JOB:
From the records below, copy out exactly the lines from the one containing "Write part 3" to the one containing "parent_to(axis, [bpy.data.objects[name] for", both included. Add nothing else.

[Start of DATASET EXCERPTS]

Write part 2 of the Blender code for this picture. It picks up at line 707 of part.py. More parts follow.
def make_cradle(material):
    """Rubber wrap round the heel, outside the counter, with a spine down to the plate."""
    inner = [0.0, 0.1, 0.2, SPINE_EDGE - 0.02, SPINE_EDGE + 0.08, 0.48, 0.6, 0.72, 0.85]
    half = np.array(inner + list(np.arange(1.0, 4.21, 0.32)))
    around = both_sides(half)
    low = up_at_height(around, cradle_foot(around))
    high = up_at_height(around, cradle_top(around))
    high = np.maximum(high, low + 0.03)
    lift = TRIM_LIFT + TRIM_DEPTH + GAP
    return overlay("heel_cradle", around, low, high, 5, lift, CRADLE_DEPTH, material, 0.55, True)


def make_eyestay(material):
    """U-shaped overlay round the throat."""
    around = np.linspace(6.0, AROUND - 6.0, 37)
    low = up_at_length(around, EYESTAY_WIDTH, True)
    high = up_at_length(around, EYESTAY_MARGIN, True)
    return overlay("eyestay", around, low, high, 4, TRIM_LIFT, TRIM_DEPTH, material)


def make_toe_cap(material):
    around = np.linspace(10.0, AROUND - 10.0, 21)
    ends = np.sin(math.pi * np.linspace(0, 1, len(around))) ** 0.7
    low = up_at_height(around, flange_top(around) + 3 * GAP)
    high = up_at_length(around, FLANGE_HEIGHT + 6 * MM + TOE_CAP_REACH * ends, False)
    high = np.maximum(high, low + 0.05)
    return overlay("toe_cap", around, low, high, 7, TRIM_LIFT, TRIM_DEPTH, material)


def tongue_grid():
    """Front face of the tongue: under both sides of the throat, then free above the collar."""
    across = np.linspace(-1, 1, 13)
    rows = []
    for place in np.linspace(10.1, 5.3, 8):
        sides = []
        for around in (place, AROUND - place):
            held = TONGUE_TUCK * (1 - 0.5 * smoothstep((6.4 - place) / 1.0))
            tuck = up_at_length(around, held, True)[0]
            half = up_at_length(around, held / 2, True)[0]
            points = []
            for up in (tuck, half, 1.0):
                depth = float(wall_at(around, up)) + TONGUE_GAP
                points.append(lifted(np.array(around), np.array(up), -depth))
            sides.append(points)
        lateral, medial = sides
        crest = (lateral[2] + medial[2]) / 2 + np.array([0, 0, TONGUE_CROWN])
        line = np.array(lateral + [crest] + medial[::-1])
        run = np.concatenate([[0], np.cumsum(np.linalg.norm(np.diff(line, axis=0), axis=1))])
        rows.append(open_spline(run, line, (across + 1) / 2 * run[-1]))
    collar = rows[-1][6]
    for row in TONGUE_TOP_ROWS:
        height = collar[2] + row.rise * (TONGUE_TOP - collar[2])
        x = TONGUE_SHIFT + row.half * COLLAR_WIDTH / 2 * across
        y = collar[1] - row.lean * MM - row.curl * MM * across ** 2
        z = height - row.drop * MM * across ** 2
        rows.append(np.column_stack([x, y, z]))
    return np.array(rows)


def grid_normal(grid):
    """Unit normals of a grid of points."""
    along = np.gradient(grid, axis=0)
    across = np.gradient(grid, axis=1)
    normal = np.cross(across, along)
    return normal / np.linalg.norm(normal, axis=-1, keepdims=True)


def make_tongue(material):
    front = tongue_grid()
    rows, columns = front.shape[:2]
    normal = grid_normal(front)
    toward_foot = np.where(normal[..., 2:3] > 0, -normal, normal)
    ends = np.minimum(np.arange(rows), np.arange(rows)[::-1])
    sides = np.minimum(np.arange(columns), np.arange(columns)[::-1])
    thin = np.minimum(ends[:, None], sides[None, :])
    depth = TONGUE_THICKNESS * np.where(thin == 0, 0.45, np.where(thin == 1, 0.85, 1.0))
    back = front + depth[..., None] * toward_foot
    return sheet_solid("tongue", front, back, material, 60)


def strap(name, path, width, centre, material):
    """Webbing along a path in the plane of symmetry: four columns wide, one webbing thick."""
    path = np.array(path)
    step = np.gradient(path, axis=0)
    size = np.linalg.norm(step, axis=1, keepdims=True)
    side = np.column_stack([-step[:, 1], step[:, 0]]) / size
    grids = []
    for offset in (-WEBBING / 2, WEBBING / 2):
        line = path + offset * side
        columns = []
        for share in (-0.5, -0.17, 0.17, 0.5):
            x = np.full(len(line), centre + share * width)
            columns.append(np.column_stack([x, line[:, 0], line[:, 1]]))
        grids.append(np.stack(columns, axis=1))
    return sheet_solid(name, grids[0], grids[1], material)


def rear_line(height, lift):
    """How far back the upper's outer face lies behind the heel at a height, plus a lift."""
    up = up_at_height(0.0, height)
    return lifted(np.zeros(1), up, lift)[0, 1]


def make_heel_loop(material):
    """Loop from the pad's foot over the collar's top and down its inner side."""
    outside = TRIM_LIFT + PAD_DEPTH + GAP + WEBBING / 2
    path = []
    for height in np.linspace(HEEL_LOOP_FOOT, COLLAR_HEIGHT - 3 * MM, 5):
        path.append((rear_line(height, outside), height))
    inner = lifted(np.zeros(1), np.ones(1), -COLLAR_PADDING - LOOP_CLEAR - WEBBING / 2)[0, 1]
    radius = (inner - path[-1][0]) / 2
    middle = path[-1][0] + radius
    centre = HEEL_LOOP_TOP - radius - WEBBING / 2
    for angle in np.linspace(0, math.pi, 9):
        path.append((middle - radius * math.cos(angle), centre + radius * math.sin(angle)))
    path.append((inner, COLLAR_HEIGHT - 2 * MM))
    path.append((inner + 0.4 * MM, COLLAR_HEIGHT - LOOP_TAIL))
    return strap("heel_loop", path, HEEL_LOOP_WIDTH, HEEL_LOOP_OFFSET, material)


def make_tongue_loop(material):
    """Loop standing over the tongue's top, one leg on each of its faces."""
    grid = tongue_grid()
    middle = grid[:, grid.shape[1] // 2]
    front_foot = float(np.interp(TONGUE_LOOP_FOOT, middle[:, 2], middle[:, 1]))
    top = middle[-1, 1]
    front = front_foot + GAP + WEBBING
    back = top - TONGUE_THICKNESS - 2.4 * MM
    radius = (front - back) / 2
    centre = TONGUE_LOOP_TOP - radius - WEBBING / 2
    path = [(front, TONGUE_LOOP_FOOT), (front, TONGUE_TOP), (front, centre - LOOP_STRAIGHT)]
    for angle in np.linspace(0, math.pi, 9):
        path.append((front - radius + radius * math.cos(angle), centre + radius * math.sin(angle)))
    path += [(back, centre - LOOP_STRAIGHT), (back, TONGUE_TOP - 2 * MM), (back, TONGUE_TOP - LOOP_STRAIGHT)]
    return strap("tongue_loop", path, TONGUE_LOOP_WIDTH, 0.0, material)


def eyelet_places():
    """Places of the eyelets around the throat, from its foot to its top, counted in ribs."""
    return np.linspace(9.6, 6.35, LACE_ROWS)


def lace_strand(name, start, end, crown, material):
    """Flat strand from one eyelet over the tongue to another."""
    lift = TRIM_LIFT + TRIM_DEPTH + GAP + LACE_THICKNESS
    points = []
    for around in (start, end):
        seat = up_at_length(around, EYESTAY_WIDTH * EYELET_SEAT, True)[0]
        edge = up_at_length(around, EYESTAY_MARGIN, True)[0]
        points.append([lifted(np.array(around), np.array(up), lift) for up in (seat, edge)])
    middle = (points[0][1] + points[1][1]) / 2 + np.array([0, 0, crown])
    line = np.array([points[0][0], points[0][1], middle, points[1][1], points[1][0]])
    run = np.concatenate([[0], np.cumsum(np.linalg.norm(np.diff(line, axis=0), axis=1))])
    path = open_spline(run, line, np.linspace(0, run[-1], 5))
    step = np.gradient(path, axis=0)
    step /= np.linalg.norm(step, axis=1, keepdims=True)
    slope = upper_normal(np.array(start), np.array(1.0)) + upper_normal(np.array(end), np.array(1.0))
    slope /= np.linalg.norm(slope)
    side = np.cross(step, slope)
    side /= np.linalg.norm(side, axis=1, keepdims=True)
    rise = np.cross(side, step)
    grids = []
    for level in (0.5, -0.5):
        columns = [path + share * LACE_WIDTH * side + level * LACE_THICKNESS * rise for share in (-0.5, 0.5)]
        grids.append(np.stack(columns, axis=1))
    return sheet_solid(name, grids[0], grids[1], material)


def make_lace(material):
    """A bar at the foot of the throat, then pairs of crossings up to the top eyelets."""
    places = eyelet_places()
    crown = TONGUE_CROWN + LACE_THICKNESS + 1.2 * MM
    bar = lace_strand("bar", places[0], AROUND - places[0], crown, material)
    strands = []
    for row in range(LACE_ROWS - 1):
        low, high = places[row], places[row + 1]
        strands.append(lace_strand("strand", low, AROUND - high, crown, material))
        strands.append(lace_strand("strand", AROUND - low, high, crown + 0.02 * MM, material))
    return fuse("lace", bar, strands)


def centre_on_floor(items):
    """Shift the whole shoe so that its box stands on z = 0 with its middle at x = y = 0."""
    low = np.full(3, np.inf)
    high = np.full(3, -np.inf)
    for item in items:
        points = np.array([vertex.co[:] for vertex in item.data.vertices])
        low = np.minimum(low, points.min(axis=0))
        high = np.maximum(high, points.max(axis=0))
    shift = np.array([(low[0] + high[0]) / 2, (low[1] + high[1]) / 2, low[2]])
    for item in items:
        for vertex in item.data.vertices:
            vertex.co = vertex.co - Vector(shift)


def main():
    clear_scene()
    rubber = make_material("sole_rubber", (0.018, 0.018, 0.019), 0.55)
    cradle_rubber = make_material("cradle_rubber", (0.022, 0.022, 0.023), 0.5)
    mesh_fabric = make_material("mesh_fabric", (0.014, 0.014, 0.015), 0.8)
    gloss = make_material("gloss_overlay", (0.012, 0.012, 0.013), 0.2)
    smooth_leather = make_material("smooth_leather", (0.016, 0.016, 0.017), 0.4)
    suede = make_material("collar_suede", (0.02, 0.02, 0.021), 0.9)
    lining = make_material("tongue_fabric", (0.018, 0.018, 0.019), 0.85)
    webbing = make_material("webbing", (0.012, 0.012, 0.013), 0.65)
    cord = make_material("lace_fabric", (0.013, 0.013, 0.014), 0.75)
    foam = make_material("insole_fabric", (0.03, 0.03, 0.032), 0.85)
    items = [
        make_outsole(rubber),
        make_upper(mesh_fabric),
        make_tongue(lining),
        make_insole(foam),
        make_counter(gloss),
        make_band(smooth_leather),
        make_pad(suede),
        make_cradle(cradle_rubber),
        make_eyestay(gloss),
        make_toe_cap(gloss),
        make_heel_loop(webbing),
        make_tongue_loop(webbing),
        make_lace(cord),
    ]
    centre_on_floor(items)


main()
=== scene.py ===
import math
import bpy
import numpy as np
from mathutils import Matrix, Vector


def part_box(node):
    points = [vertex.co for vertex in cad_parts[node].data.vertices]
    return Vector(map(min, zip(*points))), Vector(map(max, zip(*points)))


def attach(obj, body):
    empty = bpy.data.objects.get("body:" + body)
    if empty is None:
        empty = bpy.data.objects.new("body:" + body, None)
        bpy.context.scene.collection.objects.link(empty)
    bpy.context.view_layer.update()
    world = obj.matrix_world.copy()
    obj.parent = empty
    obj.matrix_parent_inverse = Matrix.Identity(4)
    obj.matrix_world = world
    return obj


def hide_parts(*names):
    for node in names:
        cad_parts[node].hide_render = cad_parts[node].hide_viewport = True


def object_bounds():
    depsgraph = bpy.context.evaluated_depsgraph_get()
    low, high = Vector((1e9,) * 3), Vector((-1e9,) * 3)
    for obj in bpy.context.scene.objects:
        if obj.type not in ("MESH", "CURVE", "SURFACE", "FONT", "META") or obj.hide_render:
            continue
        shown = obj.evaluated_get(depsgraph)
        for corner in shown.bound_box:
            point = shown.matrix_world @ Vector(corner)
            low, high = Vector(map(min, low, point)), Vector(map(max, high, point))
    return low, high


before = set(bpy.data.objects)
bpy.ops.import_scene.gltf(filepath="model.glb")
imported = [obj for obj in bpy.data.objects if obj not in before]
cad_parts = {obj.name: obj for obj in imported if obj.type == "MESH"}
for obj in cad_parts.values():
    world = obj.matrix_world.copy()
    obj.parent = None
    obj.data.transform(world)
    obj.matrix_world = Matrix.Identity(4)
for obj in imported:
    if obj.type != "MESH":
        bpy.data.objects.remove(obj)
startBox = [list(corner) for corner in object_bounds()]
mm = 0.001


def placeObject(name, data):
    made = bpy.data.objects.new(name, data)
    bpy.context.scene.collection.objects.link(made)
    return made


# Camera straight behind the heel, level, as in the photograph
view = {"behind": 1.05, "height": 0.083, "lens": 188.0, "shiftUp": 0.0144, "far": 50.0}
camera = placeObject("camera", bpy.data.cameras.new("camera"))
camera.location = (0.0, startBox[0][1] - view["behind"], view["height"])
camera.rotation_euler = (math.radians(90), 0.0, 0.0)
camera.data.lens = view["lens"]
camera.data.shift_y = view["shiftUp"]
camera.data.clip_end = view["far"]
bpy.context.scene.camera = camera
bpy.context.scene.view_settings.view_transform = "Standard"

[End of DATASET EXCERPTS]
[Start of DATASET EXCERPTS]

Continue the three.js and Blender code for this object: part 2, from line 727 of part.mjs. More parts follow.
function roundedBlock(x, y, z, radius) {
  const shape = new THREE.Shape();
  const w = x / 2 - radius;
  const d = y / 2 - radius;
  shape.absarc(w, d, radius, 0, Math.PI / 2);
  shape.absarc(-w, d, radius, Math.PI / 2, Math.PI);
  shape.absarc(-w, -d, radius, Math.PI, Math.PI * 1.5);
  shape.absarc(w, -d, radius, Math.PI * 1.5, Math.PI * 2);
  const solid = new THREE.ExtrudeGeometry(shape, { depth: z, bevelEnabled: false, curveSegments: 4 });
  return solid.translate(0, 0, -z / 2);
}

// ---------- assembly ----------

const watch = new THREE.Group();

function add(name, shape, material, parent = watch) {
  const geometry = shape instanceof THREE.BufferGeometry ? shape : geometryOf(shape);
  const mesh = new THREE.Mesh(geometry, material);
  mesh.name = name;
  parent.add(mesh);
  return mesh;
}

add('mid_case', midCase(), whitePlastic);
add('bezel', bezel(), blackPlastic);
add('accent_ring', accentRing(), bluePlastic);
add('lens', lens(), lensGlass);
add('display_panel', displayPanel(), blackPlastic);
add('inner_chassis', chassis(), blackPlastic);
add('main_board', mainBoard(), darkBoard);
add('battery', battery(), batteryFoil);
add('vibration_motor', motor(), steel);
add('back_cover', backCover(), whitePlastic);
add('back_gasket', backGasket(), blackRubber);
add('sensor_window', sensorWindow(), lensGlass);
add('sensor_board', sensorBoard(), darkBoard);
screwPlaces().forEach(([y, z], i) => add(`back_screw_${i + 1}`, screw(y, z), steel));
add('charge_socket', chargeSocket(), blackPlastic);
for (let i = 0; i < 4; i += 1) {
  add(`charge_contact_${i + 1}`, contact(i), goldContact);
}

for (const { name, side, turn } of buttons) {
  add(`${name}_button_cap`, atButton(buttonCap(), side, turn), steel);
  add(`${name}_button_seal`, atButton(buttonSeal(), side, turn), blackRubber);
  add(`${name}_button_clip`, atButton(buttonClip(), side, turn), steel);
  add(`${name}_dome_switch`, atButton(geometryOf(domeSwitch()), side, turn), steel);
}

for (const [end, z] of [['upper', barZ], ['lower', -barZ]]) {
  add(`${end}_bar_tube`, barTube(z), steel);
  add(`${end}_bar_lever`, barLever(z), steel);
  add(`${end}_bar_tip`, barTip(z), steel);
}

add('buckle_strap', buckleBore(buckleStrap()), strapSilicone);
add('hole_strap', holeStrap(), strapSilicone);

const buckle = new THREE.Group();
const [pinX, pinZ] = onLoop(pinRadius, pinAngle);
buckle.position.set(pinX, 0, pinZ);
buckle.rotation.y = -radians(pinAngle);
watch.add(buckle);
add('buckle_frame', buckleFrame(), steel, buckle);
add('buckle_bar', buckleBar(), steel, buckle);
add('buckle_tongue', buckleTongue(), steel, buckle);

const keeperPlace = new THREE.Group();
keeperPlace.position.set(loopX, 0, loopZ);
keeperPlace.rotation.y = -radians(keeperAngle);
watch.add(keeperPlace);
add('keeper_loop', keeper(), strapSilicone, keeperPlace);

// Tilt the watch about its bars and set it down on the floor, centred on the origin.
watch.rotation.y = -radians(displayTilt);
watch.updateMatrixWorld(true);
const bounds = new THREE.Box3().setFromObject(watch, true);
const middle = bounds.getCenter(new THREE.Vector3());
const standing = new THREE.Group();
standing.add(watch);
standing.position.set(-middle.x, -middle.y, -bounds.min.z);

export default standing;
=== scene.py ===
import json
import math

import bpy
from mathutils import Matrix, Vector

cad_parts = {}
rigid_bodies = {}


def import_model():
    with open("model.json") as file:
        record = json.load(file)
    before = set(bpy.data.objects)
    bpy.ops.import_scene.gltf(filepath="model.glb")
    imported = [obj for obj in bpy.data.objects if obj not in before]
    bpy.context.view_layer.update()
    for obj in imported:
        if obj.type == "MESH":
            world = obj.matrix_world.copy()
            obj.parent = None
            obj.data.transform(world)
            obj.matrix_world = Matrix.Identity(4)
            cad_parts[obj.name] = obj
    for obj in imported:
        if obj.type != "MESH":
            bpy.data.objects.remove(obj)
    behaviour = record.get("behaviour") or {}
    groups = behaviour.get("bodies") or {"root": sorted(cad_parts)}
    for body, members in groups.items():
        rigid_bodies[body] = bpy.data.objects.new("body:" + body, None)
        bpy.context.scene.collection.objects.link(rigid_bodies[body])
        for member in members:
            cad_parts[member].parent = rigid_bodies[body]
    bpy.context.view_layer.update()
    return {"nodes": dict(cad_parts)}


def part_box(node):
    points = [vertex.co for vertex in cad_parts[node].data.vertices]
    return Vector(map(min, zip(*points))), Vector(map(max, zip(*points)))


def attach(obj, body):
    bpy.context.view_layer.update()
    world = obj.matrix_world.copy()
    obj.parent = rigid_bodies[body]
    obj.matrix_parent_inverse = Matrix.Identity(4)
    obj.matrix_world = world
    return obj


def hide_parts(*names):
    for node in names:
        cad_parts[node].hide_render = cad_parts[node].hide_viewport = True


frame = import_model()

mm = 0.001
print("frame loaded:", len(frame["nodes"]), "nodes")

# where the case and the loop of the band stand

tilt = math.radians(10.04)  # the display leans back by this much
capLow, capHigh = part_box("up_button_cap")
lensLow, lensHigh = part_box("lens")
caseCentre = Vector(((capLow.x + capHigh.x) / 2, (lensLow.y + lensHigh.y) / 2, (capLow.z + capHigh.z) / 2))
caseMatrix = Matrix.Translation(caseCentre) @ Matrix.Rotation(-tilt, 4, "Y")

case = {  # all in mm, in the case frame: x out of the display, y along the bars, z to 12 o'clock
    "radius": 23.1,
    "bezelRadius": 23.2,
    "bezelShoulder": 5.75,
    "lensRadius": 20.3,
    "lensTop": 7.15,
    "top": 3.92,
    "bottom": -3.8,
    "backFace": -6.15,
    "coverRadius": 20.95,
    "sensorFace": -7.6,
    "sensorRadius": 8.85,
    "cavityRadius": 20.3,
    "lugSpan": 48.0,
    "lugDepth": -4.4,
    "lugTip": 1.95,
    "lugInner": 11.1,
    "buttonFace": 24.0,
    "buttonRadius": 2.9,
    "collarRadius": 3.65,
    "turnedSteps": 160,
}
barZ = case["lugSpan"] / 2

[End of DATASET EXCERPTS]
[Start of DATASET EXCERPTS]

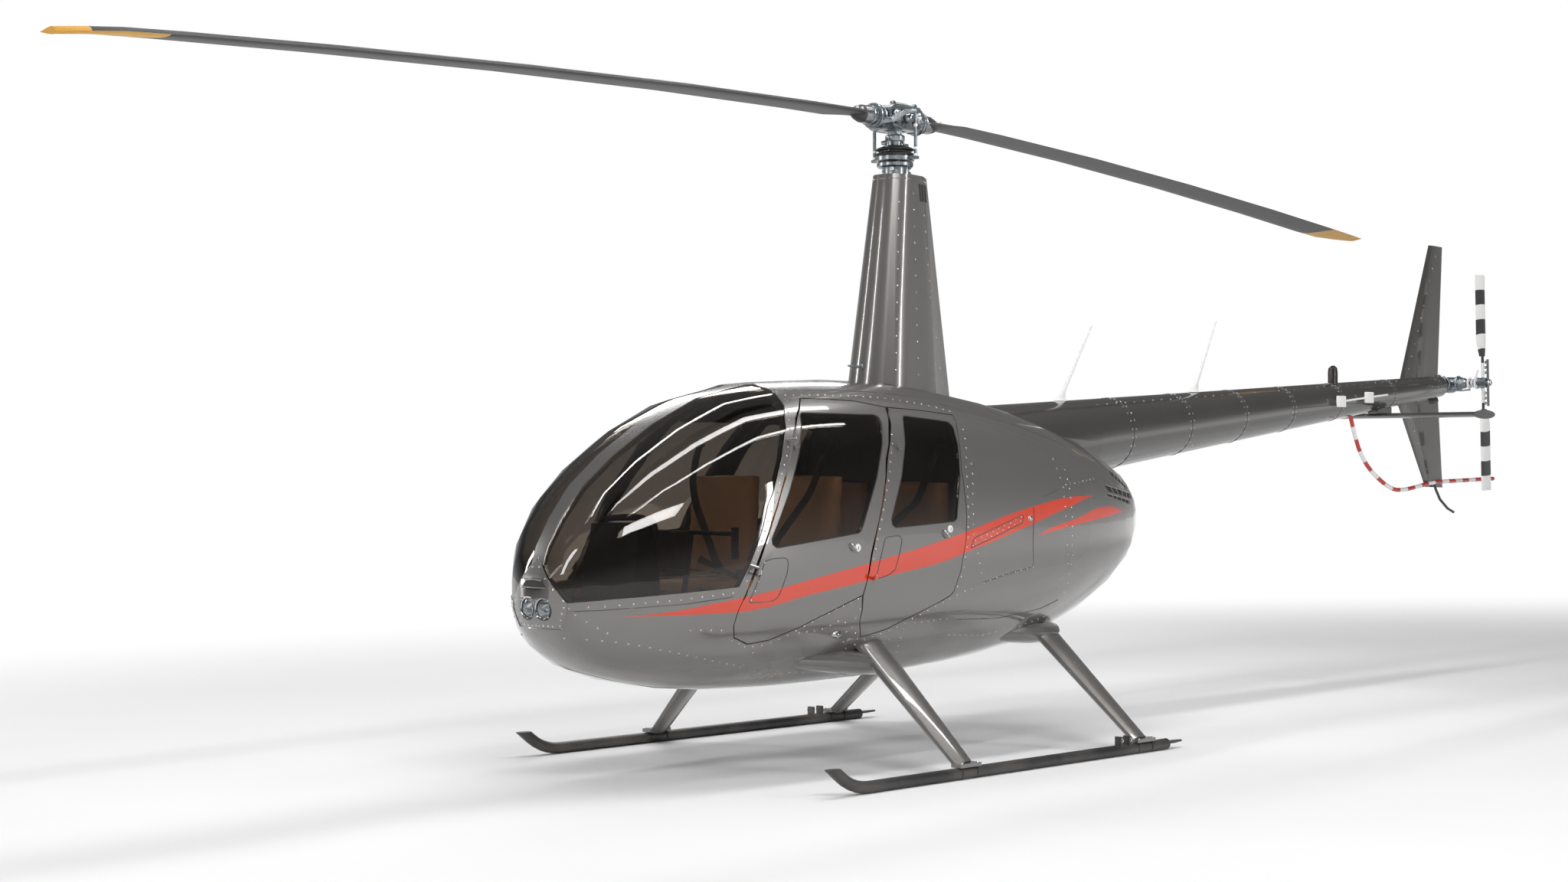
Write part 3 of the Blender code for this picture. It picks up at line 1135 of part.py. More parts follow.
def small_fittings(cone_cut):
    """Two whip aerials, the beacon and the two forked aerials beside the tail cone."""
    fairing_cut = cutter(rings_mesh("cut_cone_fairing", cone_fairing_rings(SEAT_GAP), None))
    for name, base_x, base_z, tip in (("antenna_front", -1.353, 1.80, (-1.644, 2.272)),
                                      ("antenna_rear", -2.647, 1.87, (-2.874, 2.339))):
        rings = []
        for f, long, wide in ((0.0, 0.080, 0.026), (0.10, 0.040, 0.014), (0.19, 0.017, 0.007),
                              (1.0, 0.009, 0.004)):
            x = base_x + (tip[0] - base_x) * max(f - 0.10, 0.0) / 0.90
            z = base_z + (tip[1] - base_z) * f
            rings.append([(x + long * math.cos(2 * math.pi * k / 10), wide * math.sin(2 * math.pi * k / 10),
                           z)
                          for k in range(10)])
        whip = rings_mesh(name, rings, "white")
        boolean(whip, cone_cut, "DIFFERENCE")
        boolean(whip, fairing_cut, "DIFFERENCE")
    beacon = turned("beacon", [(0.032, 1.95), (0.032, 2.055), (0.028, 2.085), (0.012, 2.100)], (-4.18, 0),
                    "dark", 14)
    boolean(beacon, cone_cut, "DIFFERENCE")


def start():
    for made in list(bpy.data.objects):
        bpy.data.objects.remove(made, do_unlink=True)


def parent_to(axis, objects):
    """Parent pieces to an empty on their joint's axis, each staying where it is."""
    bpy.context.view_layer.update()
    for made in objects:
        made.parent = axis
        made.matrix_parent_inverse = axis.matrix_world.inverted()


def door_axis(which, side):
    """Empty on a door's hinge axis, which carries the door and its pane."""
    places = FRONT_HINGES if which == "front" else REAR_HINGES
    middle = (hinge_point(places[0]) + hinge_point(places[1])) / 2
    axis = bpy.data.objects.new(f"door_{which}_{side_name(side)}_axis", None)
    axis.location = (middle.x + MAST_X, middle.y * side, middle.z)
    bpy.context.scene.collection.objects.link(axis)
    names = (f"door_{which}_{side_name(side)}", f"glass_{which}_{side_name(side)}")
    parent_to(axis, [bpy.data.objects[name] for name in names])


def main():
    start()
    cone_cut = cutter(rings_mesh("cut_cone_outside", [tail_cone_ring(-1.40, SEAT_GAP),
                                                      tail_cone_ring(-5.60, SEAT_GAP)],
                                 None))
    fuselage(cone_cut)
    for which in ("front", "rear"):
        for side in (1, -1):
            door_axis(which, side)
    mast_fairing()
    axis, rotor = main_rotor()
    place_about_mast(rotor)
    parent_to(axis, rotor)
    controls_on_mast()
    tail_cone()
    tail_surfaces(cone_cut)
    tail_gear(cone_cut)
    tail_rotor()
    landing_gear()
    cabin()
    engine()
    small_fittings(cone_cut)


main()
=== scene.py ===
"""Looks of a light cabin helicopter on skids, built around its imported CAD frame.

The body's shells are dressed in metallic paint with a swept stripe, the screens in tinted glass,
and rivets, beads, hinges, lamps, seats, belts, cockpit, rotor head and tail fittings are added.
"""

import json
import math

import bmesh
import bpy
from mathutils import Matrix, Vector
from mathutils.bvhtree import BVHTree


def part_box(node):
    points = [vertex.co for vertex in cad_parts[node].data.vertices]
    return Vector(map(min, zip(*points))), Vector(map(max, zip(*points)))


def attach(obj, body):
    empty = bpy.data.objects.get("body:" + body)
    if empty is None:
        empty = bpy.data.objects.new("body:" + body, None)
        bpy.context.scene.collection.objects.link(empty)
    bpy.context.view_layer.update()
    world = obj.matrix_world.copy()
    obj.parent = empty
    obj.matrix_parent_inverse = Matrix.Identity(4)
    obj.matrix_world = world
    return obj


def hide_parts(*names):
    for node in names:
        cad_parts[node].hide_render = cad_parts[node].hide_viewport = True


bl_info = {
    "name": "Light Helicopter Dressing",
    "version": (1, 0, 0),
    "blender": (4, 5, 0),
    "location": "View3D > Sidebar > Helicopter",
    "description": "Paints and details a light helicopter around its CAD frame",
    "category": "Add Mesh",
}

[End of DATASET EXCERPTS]

COMPLETED EXERCISE:
Write part 3 of the Blender code for this picture. It picks up at line 1135 of part.py. More parts follow.
def small_fittings(cone_cut):
    """Two whip aerials, the beacon and the two forked aerials beside the tail cone."""
    fairing_cut = cutter(rings_mesh("cut_cone_fairing", cone_fairing_rings(SEAT_GAP), None))
    for name, base_x, base_z, tip in (("antenna_front", -1.353, 1.80, (-1.644, 2.272)),
                                      ("antenna_rear", -2.647, 1.87, (-2.874, 2.339))):
        rings = []
        for f, long, wide in ((0.0, 0.080, 0.026), (0.10, 0.040, 0.014), (0.19, 0.017, 0.007),
                              (1.0, 0.009, 0.004)):
            x = base_x + (tip[0] - base_x) * max(f - 0.10, 0.0) / 0.90
            z = base_z + (tip[1] - base_z) * f
            rings.append([(x + long * math.cos(2 * math.pi * k / 10), wide * math.sin(2 * math.pi * k / 10),
                           z)
                          for k in range(10)])
        whip = rings_mesh(name, rings, "white")
        boolean(whip, cone_cut, "DIFFERENCE")
        boolean(whip, fairing_cut, "DIFFERENCE")
    beacon = turned("beacon", [(0.032, 1.95), (0.032, 2.055), (0.028, 2.085), (0.012, 2.100)], (-4.18, 0),
                    "dark", 14)
    boolean(beacon, cone_cut, "DIFFERENCE")


def start():
    for made in list(bpy.data.objects):
        bpy.data.objects.remove(made, do_unlink=True)


def parent_to(axis, objects):
    """Parent pieces to an empty on their joint's axis, each staying where it is."""
    bpy.context.view_layer.update()
    for made in objects:
        made.parent = axis
        made.matrix_parent_inverse = axis.matrix_world.inverted()


def door_axis(which, side):
    """Empty on a door's hinge axis, which carries the door and its pane."""
    places = FRONT_HINGES if which == "front" else REAR_HINGES
    middle = (hinge_point(places[0]) + hinge_point(places[1])) / 2
    axis = bpy.data.objects.new(f"door_{which}_{side_name(side)}_axis", None)
    axis.location = (middle.x + MAST_X, middle.y * side, middle.z)
    bpy.context.scene.collection.objects.link(axis)
    names = (f"door_{which}_{side_name(side)}", f"glass_{which}_{side_name(side)}")
    parent_to(axis, [bpy.data.objects[name] for name in names])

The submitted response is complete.